### Aim of the task:
In the listing below, locate the line that contains "grilleHead.add(subPart('rim_hoop', makeHoop(), platedFinish));" and the line that contains "from collections import namedtuple". Restate word for word those two lines and every line between them, and nothing else.
## BEGIN Record extracts
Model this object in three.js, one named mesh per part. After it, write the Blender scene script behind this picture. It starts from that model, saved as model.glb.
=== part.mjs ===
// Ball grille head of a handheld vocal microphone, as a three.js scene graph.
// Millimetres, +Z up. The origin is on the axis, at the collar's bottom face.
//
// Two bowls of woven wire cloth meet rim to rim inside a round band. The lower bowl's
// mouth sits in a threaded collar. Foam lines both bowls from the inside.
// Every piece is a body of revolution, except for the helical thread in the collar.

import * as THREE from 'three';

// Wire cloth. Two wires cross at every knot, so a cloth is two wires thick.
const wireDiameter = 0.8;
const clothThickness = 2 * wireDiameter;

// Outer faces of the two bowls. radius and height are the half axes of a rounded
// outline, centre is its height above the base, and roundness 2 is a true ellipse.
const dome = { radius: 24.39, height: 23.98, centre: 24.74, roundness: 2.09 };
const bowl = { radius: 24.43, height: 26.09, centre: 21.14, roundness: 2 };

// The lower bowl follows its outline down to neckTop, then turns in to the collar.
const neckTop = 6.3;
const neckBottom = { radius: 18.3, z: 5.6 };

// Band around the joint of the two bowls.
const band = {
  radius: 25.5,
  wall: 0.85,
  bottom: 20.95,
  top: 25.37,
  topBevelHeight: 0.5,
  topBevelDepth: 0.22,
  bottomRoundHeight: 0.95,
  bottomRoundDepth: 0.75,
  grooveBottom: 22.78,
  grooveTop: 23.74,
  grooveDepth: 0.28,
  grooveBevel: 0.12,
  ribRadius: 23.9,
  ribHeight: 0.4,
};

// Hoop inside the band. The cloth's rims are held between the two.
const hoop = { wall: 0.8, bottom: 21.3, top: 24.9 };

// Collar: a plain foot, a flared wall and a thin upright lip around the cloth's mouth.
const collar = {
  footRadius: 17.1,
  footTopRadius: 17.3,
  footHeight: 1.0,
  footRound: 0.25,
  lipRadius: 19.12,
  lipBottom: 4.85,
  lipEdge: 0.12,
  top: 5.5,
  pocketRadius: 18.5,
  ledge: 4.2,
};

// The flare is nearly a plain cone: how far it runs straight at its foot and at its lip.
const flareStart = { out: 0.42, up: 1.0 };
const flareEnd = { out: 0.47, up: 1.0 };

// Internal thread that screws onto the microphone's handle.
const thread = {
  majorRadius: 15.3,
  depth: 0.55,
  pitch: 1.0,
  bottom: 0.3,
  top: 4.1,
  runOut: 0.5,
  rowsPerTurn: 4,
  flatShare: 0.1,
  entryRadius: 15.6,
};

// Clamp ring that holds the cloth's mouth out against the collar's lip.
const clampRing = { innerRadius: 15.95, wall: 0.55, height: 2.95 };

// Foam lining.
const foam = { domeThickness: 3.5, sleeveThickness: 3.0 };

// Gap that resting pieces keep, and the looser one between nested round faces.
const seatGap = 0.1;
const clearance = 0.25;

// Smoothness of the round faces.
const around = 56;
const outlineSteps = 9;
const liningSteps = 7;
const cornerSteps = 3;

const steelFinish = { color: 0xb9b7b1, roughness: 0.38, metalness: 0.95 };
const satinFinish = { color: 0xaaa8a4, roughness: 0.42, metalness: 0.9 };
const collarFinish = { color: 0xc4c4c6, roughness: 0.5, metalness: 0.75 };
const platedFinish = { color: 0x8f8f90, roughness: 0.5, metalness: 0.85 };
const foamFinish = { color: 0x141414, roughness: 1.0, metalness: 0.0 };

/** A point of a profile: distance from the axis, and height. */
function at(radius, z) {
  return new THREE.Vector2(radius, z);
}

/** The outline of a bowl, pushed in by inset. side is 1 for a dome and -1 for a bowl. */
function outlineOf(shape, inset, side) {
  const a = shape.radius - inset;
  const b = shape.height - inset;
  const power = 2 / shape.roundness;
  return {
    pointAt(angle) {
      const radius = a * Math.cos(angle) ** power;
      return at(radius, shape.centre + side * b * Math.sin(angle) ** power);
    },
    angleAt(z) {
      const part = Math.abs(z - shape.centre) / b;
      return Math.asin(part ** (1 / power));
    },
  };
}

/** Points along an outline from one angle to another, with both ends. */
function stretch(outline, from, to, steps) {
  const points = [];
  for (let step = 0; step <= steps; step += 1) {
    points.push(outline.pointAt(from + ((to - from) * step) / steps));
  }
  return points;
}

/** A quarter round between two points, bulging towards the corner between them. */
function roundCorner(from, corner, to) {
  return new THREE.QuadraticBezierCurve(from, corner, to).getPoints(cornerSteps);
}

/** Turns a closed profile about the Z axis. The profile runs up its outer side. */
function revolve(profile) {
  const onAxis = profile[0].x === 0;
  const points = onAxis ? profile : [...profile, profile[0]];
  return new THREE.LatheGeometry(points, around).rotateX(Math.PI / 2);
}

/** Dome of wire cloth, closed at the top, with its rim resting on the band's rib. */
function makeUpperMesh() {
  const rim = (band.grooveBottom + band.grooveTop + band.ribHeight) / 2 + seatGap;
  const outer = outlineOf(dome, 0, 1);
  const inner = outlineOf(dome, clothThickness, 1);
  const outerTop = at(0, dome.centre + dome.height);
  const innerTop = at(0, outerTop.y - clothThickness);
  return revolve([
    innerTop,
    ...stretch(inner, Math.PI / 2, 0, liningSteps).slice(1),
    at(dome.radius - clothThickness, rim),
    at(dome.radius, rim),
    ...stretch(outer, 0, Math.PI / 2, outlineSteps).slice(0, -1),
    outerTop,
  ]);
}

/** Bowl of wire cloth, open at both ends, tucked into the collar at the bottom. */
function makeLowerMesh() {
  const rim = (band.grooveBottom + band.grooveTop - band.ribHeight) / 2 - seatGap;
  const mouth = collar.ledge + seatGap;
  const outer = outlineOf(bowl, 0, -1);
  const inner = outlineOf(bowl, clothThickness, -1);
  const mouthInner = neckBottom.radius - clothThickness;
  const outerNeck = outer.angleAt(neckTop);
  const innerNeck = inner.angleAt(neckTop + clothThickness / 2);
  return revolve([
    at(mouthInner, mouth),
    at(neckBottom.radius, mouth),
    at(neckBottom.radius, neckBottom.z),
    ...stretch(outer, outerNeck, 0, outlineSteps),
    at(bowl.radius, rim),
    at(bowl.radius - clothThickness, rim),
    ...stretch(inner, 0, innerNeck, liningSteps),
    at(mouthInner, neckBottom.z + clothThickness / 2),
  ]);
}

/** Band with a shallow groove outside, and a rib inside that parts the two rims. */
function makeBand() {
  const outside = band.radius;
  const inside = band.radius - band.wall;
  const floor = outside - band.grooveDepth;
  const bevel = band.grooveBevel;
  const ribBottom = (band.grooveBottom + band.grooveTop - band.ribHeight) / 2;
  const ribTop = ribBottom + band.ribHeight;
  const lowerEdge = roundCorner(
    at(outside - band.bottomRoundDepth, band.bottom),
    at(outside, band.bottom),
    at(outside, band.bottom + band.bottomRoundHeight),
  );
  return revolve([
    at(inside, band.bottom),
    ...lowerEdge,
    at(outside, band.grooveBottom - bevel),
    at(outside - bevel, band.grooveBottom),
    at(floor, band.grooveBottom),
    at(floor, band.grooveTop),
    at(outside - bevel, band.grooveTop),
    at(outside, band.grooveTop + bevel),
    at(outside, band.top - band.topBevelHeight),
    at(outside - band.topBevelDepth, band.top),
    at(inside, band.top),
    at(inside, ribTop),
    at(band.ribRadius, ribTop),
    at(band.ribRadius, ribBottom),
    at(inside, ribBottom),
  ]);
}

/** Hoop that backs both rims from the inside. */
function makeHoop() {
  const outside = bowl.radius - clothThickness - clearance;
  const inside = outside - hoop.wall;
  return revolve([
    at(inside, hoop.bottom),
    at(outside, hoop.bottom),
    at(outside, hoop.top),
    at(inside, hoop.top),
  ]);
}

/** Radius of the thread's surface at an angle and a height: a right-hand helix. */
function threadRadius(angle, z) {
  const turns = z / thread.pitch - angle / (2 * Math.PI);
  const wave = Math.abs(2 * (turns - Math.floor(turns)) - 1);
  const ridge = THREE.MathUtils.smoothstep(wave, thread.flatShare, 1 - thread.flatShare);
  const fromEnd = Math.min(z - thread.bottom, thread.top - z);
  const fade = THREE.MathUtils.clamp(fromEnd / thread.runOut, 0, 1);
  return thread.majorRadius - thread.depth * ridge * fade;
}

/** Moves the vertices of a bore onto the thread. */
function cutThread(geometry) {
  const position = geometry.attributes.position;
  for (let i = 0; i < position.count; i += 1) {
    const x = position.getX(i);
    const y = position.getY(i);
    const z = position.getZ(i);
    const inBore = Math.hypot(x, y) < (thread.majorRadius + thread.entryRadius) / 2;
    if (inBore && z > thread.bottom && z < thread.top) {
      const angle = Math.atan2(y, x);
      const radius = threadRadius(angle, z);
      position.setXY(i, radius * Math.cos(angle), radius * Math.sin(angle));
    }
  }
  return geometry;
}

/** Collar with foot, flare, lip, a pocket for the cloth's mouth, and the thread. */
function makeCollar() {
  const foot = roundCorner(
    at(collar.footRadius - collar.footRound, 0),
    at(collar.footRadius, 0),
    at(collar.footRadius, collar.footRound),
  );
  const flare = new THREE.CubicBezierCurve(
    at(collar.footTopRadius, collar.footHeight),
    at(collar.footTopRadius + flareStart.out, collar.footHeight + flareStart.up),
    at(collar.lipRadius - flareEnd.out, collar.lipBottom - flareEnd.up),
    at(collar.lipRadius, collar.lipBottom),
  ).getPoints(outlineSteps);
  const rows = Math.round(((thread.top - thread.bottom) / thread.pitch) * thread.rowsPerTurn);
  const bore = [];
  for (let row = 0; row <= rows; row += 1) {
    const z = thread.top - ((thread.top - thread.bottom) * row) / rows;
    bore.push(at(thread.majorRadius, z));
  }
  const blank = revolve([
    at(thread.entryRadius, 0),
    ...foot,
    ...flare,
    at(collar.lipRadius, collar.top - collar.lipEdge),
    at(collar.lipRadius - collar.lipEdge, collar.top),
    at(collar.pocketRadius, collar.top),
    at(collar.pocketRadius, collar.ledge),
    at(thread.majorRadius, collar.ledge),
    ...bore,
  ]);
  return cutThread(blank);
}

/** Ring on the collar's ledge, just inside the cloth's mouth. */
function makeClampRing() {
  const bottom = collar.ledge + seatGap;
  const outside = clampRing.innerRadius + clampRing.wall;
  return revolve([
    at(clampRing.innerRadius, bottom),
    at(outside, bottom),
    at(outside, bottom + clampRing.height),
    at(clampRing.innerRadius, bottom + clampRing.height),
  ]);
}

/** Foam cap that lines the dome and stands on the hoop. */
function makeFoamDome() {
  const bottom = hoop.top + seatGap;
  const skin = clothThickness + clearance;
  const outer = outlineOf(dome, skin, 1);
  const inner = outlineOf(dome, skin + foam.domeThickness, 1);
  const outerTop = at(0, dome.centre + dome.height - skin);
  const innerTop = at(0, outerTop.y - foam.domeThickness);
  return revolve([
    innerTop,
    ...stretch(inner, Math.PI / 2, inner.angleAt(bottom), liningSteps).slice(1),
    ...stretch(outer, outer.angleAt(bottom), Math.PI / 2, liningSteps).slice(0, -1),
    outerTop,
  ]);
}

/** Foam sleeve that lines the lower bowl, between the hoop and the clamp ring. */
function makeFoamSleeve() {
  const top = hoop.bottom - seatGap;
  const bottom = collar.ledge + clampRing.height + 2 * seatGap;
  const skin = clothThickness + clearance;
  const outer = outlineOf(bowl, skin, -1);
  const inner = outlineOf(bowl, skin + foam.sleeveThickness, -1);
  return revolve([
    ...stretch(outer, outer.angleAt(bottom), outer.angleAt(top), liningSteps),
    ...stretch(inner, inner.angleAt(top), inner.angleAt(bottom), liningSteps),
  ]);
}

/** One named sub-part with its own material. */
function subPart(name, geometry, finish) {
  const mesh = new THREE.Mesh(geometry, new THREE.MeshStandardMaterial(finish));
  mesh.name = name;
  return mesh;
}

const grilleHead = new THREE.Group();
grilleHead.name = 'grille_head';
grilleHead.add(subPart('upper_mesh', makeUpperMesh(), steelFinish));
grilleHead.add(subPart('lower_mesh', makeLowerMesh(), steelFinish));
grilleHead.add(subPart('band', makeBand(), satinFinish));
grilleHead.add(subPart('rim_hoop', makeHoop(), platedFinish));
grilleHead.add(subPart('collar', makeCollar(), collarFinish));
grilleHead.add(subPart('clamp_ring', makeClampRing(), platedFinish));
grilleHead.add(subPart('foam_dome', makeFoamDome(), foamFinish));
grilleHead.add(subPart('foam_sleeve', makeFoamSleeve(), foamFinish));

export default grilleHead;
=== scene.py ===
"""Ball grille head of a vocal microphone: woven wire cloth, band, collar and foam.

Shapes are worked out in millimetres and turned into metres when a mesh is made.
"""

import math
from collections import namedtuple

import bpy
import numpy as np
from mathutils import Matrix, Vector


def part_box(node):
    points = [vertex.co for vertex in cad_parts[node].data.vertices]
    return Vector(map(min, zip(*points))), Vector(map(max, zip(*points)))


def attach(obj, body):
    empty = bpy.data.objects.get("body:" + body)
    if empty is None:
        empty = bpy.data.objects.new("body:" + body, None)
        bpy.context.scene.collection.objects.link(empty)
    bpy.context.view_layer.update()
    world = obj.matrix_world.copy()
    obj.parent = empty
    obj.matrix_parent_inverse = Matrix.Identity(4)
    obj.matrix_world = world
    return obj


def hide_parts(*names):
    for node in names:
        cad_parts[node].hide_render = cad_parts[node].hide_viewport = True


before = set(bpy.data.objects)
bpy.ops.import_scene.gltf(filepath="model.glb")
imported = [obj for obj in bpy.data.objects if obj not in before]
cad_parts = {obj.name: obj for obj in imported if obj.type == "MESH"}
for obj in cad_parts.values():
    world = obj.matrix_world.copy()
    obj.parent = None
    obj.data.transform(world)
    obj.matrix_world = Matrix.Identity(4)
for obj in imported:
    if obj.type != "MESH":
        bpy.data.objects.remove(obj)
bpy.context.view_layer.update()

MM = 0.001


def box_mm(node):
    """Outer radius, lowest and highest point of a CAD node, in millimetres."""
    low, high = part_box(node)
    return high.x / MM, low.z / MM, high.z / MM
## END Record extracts
## BEGIN Record extracts
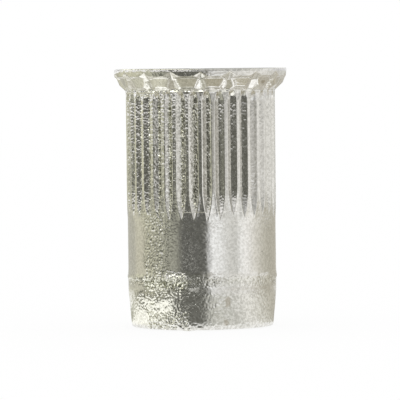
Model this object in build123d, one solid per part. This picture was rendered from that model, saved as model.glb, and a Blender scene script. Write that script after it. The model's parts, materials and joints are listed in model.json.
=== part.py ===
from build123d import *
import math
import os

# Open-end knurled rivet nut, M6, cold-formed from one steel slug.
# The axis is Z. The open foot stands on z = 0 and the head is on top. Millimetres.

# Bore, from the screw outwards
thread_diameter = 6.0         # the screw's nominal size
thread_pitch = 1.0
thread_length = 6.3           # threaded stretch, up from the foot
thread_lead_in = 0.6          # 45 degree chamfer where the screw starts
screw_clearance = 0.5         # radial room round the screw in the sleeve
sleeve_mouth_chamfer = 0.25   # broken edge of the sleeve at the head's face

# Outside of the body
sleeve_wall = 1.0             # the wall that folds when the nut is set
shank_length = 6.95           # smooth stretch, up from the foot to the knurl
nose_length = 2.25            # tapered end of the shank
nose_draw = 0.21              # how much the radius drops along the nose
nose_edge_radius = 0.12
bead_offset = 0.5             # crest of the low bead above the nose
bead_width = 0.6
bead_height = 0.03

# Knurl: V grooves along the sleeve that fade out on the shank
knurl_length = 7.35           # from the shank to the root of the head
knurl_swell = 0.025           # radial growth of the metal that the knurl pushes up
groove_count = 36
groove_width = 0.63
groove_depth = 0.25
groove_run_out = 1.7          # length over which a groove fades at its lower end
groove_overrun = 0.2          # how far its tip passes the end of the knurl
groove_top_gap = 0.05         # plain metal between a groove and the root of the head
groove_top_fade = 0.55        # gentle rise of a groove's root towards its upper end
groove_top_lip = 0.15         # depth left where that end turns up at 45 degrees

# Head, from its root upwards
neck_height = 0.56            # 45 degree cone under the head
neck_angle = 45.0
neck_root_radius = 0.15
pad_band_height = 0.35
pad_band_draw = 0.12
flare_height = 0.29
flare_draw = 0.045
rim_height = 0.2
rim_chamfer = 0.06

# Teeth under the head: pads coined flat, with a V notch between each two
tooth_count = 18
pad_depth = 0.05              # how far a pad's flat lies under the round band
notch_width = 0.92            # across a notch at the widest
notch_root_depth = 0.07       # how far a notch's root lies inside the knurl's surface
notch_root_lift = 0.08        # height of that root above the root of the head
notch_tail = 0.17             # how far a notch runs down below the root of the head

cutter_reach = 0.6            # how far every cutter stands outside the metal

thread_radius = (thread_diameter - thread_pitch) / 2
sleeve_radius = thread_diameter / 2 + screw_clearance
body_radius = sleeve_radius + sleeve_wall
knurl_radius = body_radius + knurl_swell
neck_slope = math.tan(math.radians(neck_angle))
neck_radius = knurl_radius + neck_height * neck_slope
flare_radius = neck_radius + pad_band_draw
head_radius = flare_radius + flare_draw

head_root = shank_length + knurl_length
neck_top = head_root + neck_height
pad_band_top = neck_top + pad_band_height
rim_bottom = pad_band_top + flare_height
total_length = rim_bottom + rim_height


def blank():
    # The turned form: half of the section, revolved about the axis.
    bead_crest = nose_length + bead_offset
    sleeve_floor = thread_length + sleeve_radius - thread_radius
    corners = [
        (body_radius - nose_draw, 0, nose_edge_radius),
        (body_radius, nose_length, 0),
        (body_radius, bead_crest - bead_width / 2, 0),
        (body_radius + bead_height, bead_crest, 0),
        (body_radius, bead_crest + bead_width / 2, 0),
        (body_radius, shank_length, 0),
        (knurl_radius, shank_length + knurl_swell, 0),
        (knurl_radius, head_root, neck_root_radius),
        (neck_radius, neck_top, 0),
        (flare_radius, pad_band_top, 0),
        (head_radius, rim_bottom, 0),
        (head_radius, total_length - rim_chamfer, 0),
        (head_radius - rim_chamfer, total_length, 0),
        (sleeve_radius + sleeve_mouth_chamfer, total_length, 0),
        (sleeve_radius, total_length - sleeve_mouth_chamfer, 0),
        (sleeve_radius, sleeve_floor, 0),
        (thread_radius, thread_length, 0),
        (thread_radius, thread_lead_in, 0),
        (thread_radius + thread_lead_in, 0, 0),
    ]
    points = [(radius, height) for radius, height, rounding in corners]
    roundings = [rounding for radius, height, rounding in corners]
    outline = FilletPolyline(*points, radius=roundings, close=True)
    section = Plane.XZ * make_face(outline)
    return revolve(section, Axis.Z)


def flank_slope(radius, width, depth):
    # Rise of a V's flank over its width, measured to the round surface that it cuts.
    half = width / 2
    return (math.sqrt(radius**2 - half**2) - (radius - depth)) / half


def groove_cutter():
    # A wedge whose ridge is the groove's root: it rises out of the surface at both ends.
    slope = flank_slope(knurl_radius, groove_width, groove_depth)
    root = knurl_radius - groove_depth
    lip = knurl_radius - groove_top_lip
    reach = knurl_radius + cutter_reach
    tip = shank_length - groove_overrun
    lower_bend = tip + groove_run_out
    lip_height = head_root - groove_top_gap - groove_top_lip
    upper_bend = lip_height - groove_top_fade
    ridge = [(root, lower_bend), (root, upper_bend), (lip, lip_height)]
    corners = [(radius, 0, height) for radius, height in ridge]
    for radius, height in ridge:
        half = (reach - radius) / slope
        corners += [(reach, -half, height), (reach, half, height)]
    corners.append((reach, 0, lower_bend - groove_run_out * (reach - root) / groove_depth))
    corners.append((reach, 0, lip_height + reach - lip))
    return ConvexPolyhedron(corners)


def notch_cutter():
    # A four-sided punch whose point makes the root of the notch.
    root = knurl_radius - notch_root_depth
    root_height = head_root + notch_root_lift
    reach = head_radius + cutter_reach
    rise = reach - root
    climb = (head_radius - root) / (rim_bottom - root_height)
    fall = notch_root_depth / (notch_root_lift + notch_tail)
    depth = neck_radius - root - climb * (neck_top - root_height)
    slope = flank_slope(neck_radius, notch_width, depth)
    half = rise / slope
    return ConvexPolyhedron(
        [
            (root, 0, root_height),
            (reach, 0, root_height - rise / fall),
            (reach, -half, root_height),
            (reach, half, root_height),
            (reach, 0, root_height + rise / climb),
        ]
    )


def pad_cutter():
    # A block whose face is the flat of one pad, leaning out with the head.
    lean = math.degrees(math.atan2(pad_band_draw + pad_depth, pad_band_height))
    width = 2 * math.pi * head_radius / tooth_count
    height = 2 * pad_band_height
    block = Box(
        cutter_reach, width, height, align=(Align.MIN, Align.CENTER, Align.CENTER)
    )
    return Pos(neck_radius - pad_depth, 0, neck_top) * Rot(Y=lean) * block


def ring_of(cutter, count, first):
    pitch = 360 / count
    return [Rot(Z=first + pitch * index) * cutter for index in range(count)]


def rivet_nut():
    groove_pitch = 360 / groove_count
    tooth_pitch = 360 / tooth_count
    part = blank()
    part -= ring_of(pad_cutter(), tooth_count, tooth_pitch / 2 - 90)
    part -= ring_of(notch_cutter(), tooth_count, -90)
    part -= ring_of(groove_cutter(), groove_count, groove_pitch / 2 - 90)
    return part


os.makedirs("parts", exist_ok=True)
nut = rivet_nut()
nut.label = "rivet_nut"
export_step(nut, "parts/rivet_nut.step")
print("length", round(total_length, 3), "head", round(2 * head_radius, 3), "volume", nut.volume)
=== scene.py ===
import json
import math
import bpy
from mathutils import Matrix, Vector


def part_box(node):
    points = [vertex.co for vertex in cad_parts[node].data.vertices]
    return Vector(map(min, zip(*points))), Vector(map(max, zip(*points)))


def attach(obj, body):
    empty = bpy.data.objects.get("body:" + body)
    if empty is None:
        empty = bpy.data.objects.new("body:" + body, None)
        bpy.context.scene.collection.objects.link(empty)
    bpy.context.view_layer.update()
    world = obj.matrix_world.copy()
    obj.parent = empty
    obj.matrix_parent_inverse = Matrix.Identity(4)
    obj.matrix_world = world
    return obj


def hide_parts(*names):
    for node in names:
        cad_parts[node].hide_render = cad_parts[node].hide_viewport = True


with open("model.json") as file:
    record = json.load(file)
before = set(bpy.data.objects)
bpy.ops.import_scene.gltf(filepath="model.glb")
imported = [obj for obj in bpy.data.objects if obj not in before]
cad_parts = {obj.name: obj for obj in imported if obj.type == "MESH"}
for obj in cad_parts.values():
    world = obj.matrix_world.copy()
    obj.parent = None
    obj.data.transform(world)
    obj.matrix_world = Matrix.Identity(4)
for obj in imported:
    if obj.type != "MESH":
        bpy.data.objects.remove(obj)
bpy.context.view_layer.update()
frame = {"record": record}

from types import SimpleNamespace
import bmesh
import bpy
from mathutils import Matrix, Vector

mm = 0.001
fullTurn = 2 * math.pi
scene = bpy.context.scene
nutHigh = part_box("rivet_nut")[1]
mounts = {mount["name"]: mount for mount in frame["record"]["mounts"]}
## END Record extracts
### Result of the exercise:
grilleHead.add(subPart('rim_hoop', makeHoop(), platedFinish));
grilleHead.add(subPart('collar', makeCollar(), collarFinish));
grilleHead.add(subPart('clamp_ring', makeClampRing(), platedFinish));
grilleHead.add(subPart('foam_dome', makeFoamDome(), foamFinish));
grilleHead.add(subPart('foam_sleeve', makeFoamSleeve(), foamFinish));

export default grilleHead;
=== scene.py ===
"""Ball grille head of a vocal microphone: woven wire cloth, band, collar and foam.

Shapes are worked out in millimetres and turned into metres when a mesh is made.
"""

import math
from collections import namedtuple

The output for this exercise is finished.